* begin COLLECTED DATA *
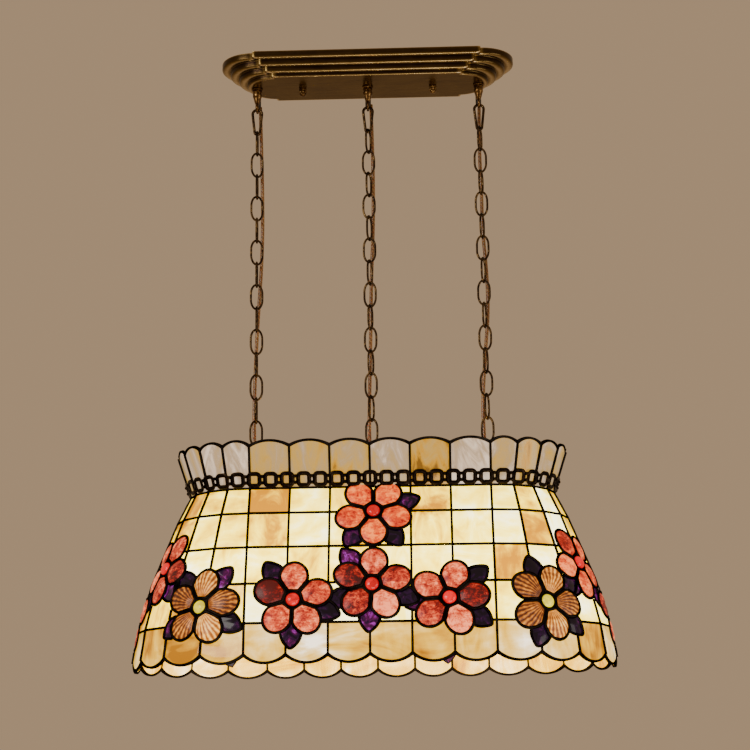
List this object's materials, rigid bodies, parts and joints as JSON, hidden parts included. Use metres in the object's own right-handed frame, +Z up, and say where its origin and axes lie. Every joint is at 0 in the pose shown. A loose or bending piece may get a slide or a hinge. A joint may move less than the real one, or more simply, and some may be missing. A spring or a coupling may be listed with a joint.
{
  "type": "pool table lamp",
  "caption": "Long pendant lamp for a pool table: leaded shell-glass shade with flowers, hung by chains from a stepped brass canopy.",
  "frame": {"origin": "centre of the ceiling strap's upper face, on the ceiling plane", "axes": "+Z up, +X along the shade's length, +Y across it"},
  "size_m": [0.6306, 0.3246, 0.8516],
  "materials": {
    "antique_brass": "brushed antique brass, dark patina with golden edges",
    "dark_bronze": "aged dark bronze",
    "steel": "zinc plated",
    "black_plastic": "satin black",
    "white_plastic": "satin white",
    "porcelain": "glazed",
    "cord_skin": "translucent amber",
    "cream_shell": "opal shell glass, marbled cream and amber, lit from inside",
    "crown_shell": "opal shell glass, marbled grey and tan",
    "coral_shell": "mottled coral shell glass, domed",
    "ribbed_shell": "ribbed brown scallop shell",
    "amethyst_glass": "dark amethyst glass",
    "red_glass": "cut red cabochon",
    "yellow_glass": "yellow-green cabochon",
    "solder": "black patina solder over copper foil",
    "bulb_glass": "frosted, lit",
    "lamp_cap": "rolled thread"
  },
  "bodies": {
    "ceiling_set": {"ceiling_strap": "steel", "earth_screw": "antique_brass", "canopy": "antique_brass", "canopy_studs": "steel", "stud_nuts": "steel", "cap_nuts": "antique_brass", "canopy_nipples": "steel", "canopy_washers": "steel", "canopy_nuts": "steel", "collar_seats": "antique_brass", "upper_cord_sleeves": "black_plastic", "terminal_block": "white_plastic", "terminal_screws": "steel", "canopy_loops": "antique_brass"},
    "hangers": {"hanger_links": "dark_bronze"},
    "left_chain": {"chain_left": "dark_bronze", "cord_left": "cord_skin"},
    "centre_chain": {"chain_centre": "dark_bronze", "cord_centre": "cord_skin"},
    "right_chain": {"chain_right": "dark_bronze", "cord_right": "cord_skin"},
    "shade": {"neck_ring": "dark_bronze", "cross_bars": "dark_bronze", "shade_nipples": "steel", "shade_nuts": "steel", "lower_cord_sleeves": "black_plastic", "shade_loops": "dark_bronze", "holder_caps": "antique_brass", "holder_shells": "antique_brass", "holder_cores": "porcelain", "bulb_bases": "lamp_cap", "bulb_globes": "bulb_glass", "crown_row_panes": "crown_shell", "crown_row_came": "solder", "coral_petals": "coral_shell", "ribbed_shell_petals": "ribbed_shell", "dark_leaves": "amethyst_glass", "red_buttons": "red_glass", "yellow_buttons": "yellow_glass", "flower_came": "solder", "neck_band": "dark_bronze", "first_row_panes": "cream_shell", "first_row_came": "solder", "second_row_panes": "cream_shell", "second_row_came": "solder", "third_row_panes": "cream_shell", "third_row_came": "solder", "fourth_row_panes": "cream_shell", "fourth_row_came": "solder", "foot_row_panes": "cream_shell", "foot_row_came": "solder"}
  },
  "joints": [
    {"name": "front_back_swing", "type": "hinge", "parent": "ceiling_set", "child": "hangers", "pos_m": [0, 0, -0.06575], "axis": [1, 0, 0], "range_deg": [-20, 20]},
    {"name": "side_swing", "type": "hinge", "parent": "hangers", "child": "centre_chain", "pos_m": [0, 0, -0.099], "axis": [0, 1, 0], "range_deg": [-20, 20]},
    {"name": "left_chain_swing", "type": "hinge", "parent": "hangers", "child": "left_chain", "pos_m": [-0.1565, 0, -0.099], "axis": [0, 1, 0], "range_deg": [-20, 20]},
    {"name": "right_chain_swing", "type": "hinge", "parent": "hangers", "child": "right_chain", "pos_m": [0.1565, 0, -0.099], "axis": [0, 1, 0], "range_deg": [-20, 20]},
    {"name": "shade_levelling", "type": "hinge", "parent": "centre_chain", "child": "shade", "pos_m": [0, 0, -0.582], "axis": [0, 1, 0], "range_deg": [-20, 20]}
  ],
  "couplings": [
    {"joint": "left_chain_swing", "follows": "side_swing", "ratio": 1},
    {"joint": "right_chain_swing", "follows": "side_swing", "ratio": 1},
    {"joint": "shade_levelling", "follows": "side_swing", "ratio": -1}
  ]
}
* end COLLECTED DATA *
[WORK TO COMPLETE]:
Each line of the material should be echoed exactly.

[OUTPUT OF THE EXERCISE]:
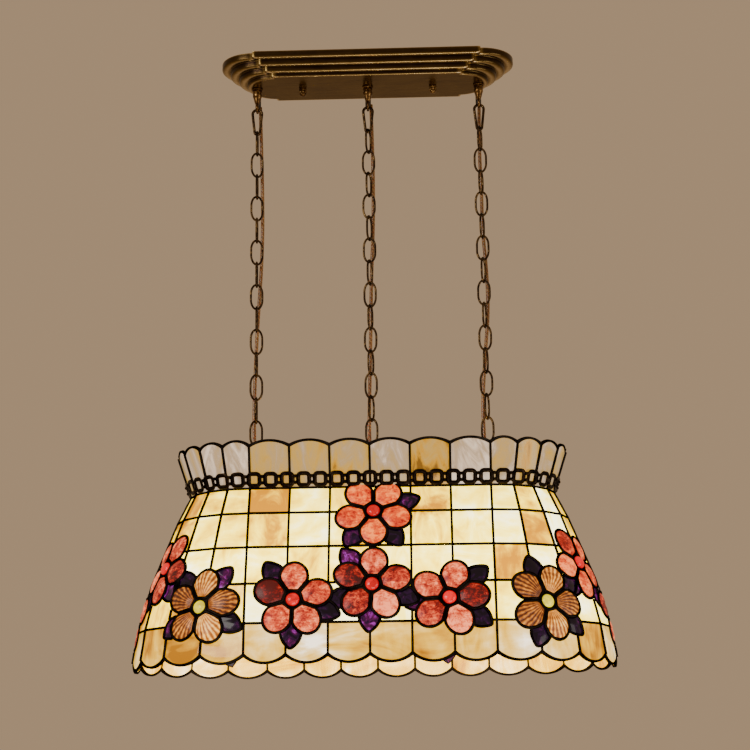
List this object's materials, rigid bodies, parts and joints as JSON, hidden parts included. Use metres in the object's own right-handed frame, +Z up, and say where its origin and axes lie. Every joint is at 0 in the pose shown. A loose or bending piece may get a slide or a hinge. A joint may move less than the real one, or more simply, and some may be missing. A spring or a coupling may be listed with a joint.
{
  "type": "pool table lamp",
  "caption": "Long pendant lamp for a pool table: leaded shell-glass shade with flowers, hung by chains from a stepped brass canopy.",
  "frame": {"origin": "centre of the ceiling strap's upper face, on the ceiling plane", "axes": "+Z up, +X along the shade's length, +Y across it"},
  "size_m": [0.6306, 0.3246, 0.8516],
  "materials": {
    "antique_brass": "brushed antique brass, dark patina with golden edges",
    "dark_bronze": "aged dark bronze",
    "steel": "zinc plated",
    "black_plastic": "satin black",
    "white_plastic": "satin white",
    "porcelain": "glazed",
    "cord_skin": "translucent amber",
    "cream_shell": "opal shell glass, marbled cream and amber, lit from inside",
    "crown_shell": "opal shell glass, marbled grey and tan",
    "coral_shell": "mottled coral shell glass, domed",
    "ribbed_shell": "ribbed brown scallop shell",
    "amethyst_glass": "dark amethyst glass",
    "red_glass": "cut red cabochon",
    "yellow_glass": "yellow-green cabochon",
    "solder": "black patina solder over copper foil",
    "bulb_glass": "frosted, lit",
    "lamp_cap": "rolled thread"
  },
  "bodies": {
    "ceiling_set": {"ceiling_strap": "steel", "earth_screw": "antique_brass", "canopy": "antique_brass", "canopy_studs": "steel", "stud_nuts": "steel", "cap_nuts": "antique_brass", "canopy_nipples": "steel", "canopy_washers": "steel", "canopy_nuts": "steel", "collar_seats": "antique_brass", "upper_cord_sleeves": "black_plastic", "terminal_block": "white_plastic", "terminal_screws": "steel", "canopy_loops": "antique_brass"},
    "hangers": {"hanger_links": "dark_bronze"},
    "left_chain": {"chain_left": "dark_bronze", "cord_left": "cord_skin"},
    "centre_chain": {"chain_centre": "dark_bronze", "cord_centre": "cord_skin"},
    "right_chain": {"chain_right": "dark_bronze", "cord_right": "cord_skin"},
    "shade": {"neck_ring": "dark_bronze", "cross_bars": "dark_bronze", "shade_nipples": "steel", "shade_nuts": "steel", "lower_cord_sleeves": "black_plastic", "shade_loops": "dark_bronze", "holder_caps": "antique_brass", "holder_shells": "antique_brass", "holder_cores": "porcelain", "bulb_bases": "lamp_cap", "bulb_globes": "bulb_glass", "crown_row_panes": "crown_shell", "crown_row_came": "solder", "coral_petals": "coral_shell", "ribbed_shell_petals": "ribbed_shell", "dark_leaves": "amethyst_glass", "red_buttons": "red_glass", "yellow_buttons": "yellow_glass", "flower_came": "solder", "neck_band": "dark_bronze", "first_row_panes": "cream_shell", "first_row_came": "solder", "second_row_panes": "cream_shell", "second_row_came": "solder", "third_row_panes": "cream_shell", "third_row_came": "solder", "fourth_row_panes": "cream_shell", "fourth_row_came": "solder", "foot_row_panes": "cream_shell", "foot_row_came": "solder"}
  },
  "joints": [
    {"name": "front_back_swing", "type": "hinge", "parent": "ceiling_set", "child": "hangers", "pos_m": [0, 0, -0.06575], "axis": [1, 0, 0], "range_deg": [-20, 20]},
    {"name": "side_swing", "type": "hinge", "parent": "hangers", "child": "centre_chain", "pos_m": [0, 0, -0.099], "axis": [0, 1, 0], "range_deg": [-20, 20]},
    {"name": "left_chain_swing", "type": "hinge", "parent": "hangers", "child": "left_chain", "pos_m": [-0.1565, 0, -0.099], "axis": [0, 1, 0], "range_deg": [-20, 20]},
    {"name": "right_chain_swing", "type": "hinge", "parent": "hangers", "child": "right_chain", "pos_m": [0.1565, 0, -0.099], "axis": [0, 1, 0], "range_deg": [-20, 20]},
    {"name": "shade_levelling", "type": "hinge", "parent": "centre_chain", "child": "shade", "pos_m": [0, 0, -0.582], "axis": [0, 1, 0], "range_deg": [-20, 20]}
  ],
  "couplings": [
    {"joint": "left_chain_swing", "follows": "side_swing", "ratio": 1},
    {"joint": "right_chain_swing", "follows": "side_swing", "ratio": 1},
    {"joint": "shade_levelling", "follows": "side_swing", "ratio": -1}
  ]
}